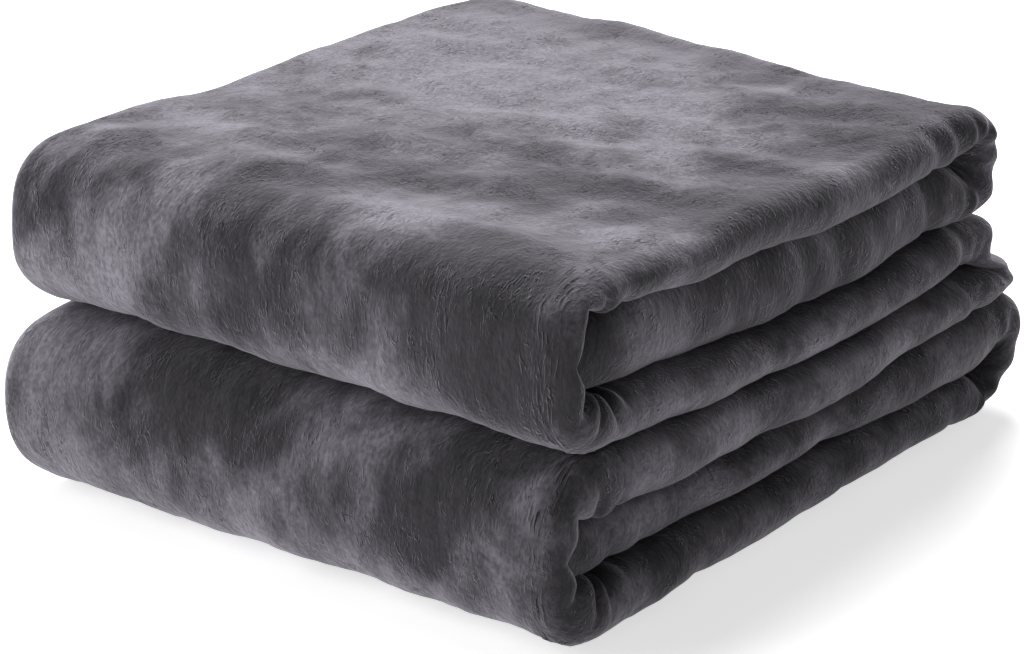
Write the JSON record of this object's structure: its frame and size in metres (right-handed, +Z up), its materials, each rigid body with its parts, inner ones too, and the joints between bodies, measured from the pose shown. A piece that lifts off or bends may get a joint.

* * *

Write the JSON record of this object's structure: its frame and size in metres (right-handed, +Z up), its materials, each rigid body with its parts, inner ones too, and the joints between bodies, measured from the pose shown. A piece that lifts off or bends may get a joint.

---

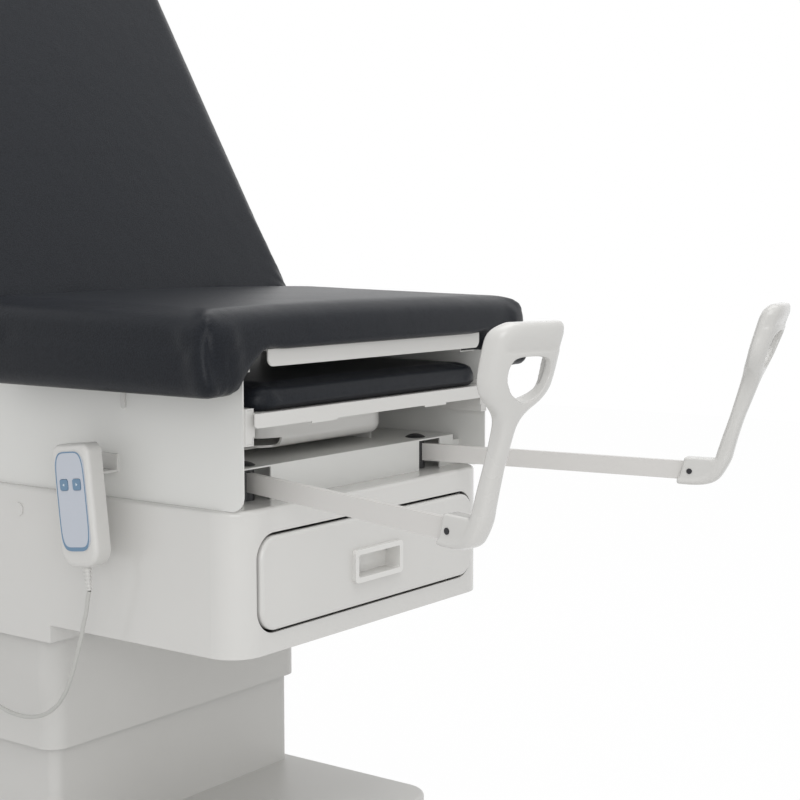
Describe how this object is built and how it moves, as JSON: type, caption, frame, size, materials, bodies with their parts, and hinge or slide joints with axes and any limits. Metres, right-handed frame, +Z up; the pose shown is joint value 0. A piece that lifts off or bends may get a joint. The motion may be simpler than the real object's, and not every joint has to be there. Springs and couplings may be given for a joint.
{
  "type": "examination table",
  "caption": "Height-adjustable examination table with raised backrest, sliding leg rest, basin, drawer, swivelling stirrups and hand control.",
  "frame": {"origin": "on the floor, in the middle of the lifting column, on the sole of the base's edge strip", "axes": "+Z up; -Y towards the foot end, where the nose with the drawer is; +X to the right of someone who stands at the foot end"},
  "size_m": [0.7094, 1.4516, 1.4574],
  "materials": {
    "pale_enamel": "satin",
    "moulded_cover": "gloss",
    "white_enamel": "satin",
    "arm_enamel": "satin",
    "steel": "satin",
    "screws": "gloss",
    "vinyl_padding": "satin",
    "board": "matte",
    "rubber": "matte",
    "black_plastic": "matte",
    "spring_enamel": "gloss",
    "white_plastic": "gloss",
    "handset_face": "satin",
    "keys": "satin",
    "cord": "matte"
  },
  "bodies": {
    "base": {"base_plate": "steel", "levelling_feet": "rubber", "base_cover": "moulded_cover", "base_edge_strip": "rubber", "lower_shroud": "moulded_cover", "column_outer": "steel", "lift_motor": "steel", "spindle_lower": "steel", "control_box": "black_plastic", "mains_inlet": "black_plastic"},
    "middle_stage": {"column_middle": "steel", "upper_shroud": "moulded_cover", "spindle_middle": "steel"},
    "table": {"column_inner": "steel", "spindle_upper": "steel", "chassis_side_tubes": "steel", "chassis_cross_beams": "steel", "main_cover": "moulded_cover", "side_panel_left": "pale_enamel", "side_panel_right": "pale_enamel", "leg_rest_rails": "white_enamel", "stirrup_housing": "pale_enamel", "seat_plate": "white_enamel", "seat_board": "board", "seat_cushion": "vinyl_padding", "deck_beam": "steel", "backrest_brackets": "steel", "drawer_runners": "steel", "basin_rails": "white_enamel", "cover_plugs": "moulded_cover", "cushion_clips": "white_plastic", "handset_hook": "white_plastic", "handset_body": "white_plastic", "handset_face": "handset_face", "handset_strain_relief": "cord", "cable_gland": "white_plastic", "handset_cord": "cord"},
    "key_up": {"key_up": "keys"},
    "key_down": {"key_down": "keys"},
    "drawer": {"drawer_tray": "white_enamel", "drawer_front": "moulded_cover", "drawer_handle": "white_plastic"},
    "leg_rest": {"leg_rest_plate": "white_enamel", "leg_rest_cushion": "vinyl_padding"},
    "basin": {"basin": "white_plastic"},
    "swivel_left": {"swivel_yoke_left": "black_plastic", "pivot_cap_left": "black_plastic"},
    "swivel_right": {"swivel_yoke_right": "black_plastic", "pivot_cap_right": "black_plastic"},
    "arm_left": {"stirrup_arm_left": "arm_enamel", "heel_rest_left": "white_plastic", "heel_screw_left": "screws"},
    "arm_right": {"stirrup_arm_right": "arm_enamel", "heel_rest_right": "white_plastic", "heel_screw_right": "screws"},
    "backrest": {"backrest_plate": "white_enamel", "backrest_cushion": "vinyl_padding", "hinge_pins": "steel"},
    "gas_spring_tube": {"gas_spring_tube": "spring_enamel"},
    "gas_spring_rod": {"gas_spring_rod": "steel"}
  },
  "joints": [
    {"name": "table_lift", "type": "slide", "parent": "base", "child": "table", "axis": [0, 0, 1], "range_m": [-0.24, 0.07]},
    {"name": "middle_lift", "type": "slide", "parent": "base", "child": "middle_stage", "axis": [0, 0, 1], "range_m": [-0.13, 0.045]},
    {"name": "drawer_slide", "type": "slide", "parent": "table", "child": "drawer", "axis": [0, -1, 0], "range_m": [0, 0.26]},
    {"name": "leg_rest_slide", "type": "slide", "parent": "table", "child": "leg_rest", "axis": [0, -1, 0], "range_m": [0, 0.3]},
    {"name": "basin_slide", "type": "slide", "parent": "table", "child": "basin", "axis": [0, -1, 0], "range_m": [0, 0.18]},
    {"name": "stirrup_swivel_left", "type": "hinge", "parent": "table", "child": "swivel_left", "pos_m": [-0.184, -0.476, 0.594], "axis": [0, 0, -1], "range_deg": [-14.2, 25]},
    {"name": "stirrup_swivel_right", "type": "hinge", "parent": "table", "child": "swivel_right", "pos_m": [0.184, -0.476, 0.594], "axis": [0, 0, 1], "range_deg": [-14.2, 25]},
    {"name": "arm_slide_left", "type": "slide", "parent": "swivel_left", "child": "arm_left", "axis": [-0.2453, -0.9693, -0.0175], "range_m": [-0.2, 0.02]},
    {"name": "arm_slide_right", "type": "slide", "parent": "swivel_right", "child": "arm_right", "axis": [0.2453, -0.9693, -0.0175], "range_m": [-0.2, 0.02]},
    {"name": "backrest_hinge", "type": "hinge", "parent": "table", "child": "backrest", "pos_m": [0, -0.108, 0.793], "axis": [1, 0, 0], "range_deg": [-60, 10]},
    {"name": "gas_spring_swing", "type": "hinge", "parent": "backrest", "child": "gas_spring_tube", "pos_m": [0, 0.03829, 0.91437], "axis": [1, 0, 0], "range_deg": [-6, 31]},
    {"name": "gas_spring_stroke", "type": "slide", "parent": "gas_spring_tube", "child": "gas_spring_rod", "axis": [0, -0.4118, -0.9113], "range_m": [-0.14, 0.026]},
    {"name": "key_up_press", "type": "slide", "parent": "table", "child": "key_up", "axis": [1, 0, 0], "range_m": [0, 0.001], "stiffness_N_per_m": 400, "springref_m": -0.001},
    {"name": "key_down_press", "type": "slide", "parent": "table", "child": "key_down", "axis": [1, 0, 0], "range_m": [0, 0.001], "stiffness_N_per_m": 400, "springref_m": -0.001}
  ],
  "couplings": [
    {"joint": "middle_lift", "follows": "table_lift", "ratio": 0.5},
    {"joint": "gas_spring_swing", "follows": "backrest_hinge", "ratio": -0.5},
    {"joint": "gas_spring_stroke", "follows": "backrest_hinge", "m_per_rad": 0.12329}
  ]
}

[WHAT YOU HAVE TO DO]: In the entries above, find the lines containing the word "axes" and say how many there are, with no other words.

[EXERCISE OUTPUT]: 2